Today I paid a visit to Masdar City 17km from the centre of Abu Dhabi, set up in 2006 with the aim of being “one of the most sustainable cities in the world”, according to Masdar. Masdar was set up as a commercially driven renewable energy company and a strategic government initiative. The city is powered entirely by renewable energy and the buildings are designed to maximize energy efficiency.

This is an impression of the iconic architecture of Masdar around a pleasantly cool courtyard. (The modest gentleman on the couch is Sultan Aal Ali, in charge of Masdar’s development).

In the years since the vision of a sustainable, purpose-built city at the heart of a desert state was first launched, a lot of the enthusiasm seemed to have gone out of the project, at least in the view of a lot of media. That is one reason why I was keen to have a look at what is happening there today. I will be writing an article for our website on this in the next couple  of weeks, so for today I’d just like to share some pictures, thoughts and impressions with you.

Dr. Sultan Ahmed Al Jaber, Director General of the Zayed Future Energy Prize with President Grimsson

Incidentally, as part of the World Future Energy Summit and at the ceremony   announcing the 2013 Zayed Future Energy Prize here last night, the ICE connection was brought up again by the President of Iceland, Olafur Ragran Grimsson.

He was chairman of the prize jury and was talking about those connections between the record melt of the Arctic ice and the push for renewables here in the oil-rich Gulf region. Yes! The message seems to have arrived on the global stage.

 

Anyway, to Masdar City:

 

Using the sun to cool Masdar. Normally, air-conditioning would be one of the highest electricity-guzzlers and emissions producers. The architecture uses window-to-wall ratio, insulating building materials, shading and other means to keep buildings cool – and uses sun power to do the rest.

A modern version of a cooling wind-tower, to bring cold air to the courtyard. These towers have a long tradition in the region. They look great as well.

 

Hi-tech lab for nano-technology research at the Masdar Institute. The city is developing around the university complex.

This is the centre-piece of the brand-new 2nd phase of the Masdar Institute. The city is a work in progress. Today I was one of the first journalists to be allowed into the new development without safety helmet and boots for construction site safety.

Beautiful places, beautiful people! One of my guides from Masdar’s communications department against the background of a wall constructed from desert sand. Thanks!!!

Driverless public transport, using magnetic technology. Felt a little like sci-fi, but definitely got us across the complex. Not sure if it will catch on, but it was quite an experience.

I could go on all night, but will save the rest for a later date. There is plenty of building work going on.  The German company Siemens will soon be moving in to its new headquarters in Masdar. Other companies are also planning to move in. The International Renewable Energy Association IRENA will ultimately have its headquarters here.

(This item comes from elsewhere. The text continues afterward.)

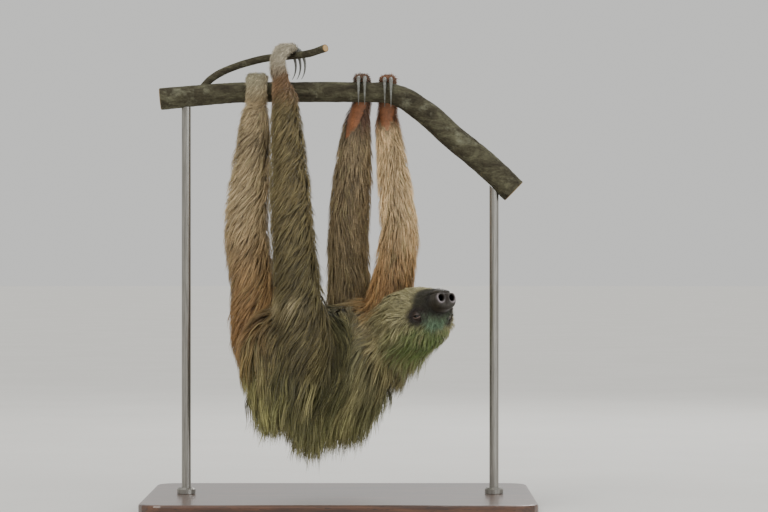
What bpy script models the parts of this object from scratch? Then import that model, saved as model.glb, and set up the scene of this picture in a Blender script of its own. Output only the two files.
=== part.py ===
"""A two-toed sloth that hangs belly up from a cut branch on a display stand, at life size.

Standalone Blender 4.5 script: blender --background --python part.py
Metres, +Z up. The sloth looks towards -Y and its branch runs along X.
The origin is the middle of the base's underside.
The animal's solids reach out to the tips of its coat.
"""

import math

import bmesh
import bpy
from mathutils import Matrix, Vector

# ---- display stand and perch -------------------------------------------------------------------
BASE_LENGTH, BASE_DEPTH, BASE_THICKNESS = 0.50, 0.38, 0.022
BASE_CORNER, BASE_EDGE = 0.030, 0.003
ROD_RADIUS = 0.006
ROD_X = 0.200
COLLAR_RADIUS, COLLAR_HEIGHT = 0.012, 0.008
ROD_SIDES = 20

BRANCH_HEIGHT = 0.544
BRANCH_PATH = (
    Vector((-0.234, 0.000, 0.5350)),
    Vector((-0.160, 0.000, 0.5420)),
    Vector((-0.108, 0.000, BRANCH_HEIGHT)),
    Vector((0.030, 0.000, BRANCH_HEIGHT)),
    Vector((0.074, 0.000, 0.5400)),
    Vector((0.110, 0.000, 0.5180)),
    Vector((0.150, 0.000, 0.4830)),
    Vector((0.191, 0.000, 0.4490)),
    Vector((0.226, 0.000, 0.4150)),
)
BRANCH_RADII = (0.0150, 0.0142, 0.0137, 0.0137, 0.0145, 0.0160, 0.0165, 0.0170, 0.0175)
TWIG_RADIUS = 0.0050
TWIG_HOOK = Vector((-0.066, -0.004, 0.5800))
TWIG_HOOK_RADIUS = 0.0160
GAP = 0.0004
TWIG_PATH = (
    Vector((-0.187, 0.002, 0.5400)),
    Vector((-0.168, 0.010, 0.5620)),
    Vector((-0.140, 0.020, 0.5775)),
    Vector((-0.100, 0.017, 0.5885)),
    TWIG_HOOK + Vector((0.0, 0.0, TWIG_HOOK_RADIUS - TWIG_RADIUS - GAP)),
    Vector((-0.040, -0.026, 0.5925)),
    Vector((-0.018, -0.050, 0.5980)),
)

# ---- skeleton ----------------------------------------------------------------------------------
# Left and right are the animal's own. It hangs belly up, its trunk leads away to the right and its head
# is turned back over its left shoulder. Each paw comes up on one side of its hook's axis and closes over it.
PELVIS = Vector((-0.0715, -0.0715, 0.217))
SHOULDERS = Vector((0.035, 0.042, 0.2245))
NOSE = Vector((0.1365, -0.1157, 0.2765))
HEAD_TURN, HEAD_LIFT = math.radians(24), math.radians(12)

LIMBS = {
    "right_hind": {
        "root": Vector((-0.101, -0.042, 0.222)),
        "hinge": Vector((-0.1205, -0.039, 0.362)),
        "wrist": Vector((-0.1090, -0.028, 0.517)),
        "hook": Vector((-0.108, 0.000, BRANCH_HEIGHT)),
        "axis": Vector((-1.0, 0.0, 0.0)),
        "hook_radius": 0.0137,
    },
    "left_hind": {
        "root": Vector((-0.047, -0.101, 0.219)),
        "hinge": Vector((-0.060, -0.083, 0.375)),
        "wrist": Vector((-0.0710, -0.036, 0.536)),
        "hook": TWIG_HOOK,
        "axis": Vector((-0.77, 0.63, 0.0)).normalized(),
        "hook_radius": TWIG_HOOK_RADIUS,
    },
    "right_fore": {
        "root": Vector((0.013, 0.070, 0.2245)),
        "hinge": Vector((0.010, 0.056, 0.357)),
        "wrist": Vector((0.0220, 0.027, 0.509)),
        "hook": Vector((0.028, 0.000, BRANCH_HEIGHT)),
        "axis": Vector((1.0, 0.0, 0.0)),
        "hook_radius": 0.0137,
    },
    "left_fore": {
        "root": Vector((0.0585, 0.016, 0.227)),
        "hinge": Vector((0.077, -0.006, 0.362)),
        "wrist": Vector((0.0625, 0.027, 0.509)),
        "hook": Vector((0.062, 0.000, 0.5420)),
        "axis": Vector((1.0, 0.0, 0.0)),
        "hook_radius": 0.0143,
    },
}
# Half-thickness of a limb with its coat: at its seat in the trunk, its root, the middle of the upper limb,
# the knee or elbow, the middle of the lower limb, and the ankle or wrist.
LIMB_RADII = {
    "hind": (0.024, 0.044, 0.0335, 0.0275, 0.0240, 0.0162),
    "fore": (0.024, 0.040, 0.0310, 0.0265, 0.0245, 0.0170),
}
SEAT_DEPTH = 0.045
PAW_HALF_WIDTH = {"hind": 0.0145, "fore": 0.0135}
PAW_DEPTH_START, PAW_DEPTH_END = 0.0082, 0.0054
PAW_START, PAW_END = math.radians(-38), math.radians(88)
PAW_MIDDLE = math.radians(20)
PAW_TAPER = 0.12
CLAWS = {"hind": 3, "fore": 2}
CLAW_SPACING = 0.0080
CLAW_BASE_RADIUS, CLAW_TIP_RADIUS = 0.0034, 0.0009
CLAW_START, CLAW_END = math.radians(80), math.radians(232)
CLAW_SPREAD = 0.004

# Body sections: centre, half-width, height towards the belly, and drop to the tips of the hanging back hair.
DROP_TAPER = 0.30
TRUNK_SIDE = Vector((0.72, -0.69, 0.0)).normalized()
TRUNK_SECTIONS = (
    (Vector((-0.112, -0.106, 0.205)), 0.014, 0.020, 0.045),
    (Vector((-0.103, -0.101, 0.212)), 0.034, 0.036, 0.100),
    (Vector((-0.089, -0.090, 0.218)), 0.048, 0.048, 0.126),
    (PELVIS, 0.062, 0.058, 0.117),
    (Vector((-0.0455, -0.043, 0.205)), 0.066, 0.068, 0.140),
    (Vector((-0.0195, -0.013, 0.200)), 0.068, 0.072, 0.135),
    (Vector((0.008, 0.015, 0.208)), 0.066, 0.070, 0.135),
    (SHOULDERS, 0.060, 0.060, 0.144),
    (Vector((0.050, 0.058, 0.235)), 0.048, 0.048, 0.128),
    (Vector((0.062, 0.070, 0.238)), 0.028, 0.034, 0.075),
)
NECK_SIDE = Vector((0.69, 0.72, 0.0)).normalized()
NECK_SECTIONS = (
    (Vector((0.034, 0.046, 0.232)), 0.050, 0.044, 0.090),
    (Vector((0.060, 0.024, 0.240)), 0.052, 0.040, 0.082),
    (Vector((0.0867, -0.004, 0.2500)), 0.050, 0.038, 0.068),
)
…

So far, students are the only residents. Seems a bit extravagant, which is one of the criticisms levelled at the eco-city in the past. But from what I saw today, things seem to be finally moving forward. EU Commissioner Connie Hedegard, who also visited Masdar today, told me Masdar was  “leading by example”. She’s very positive about what’s happening in the region in terms of the growing interest in renewables. There’s a long way to go, she says – but stresses that applies to all of us.

Still seats available at this Masdar café today.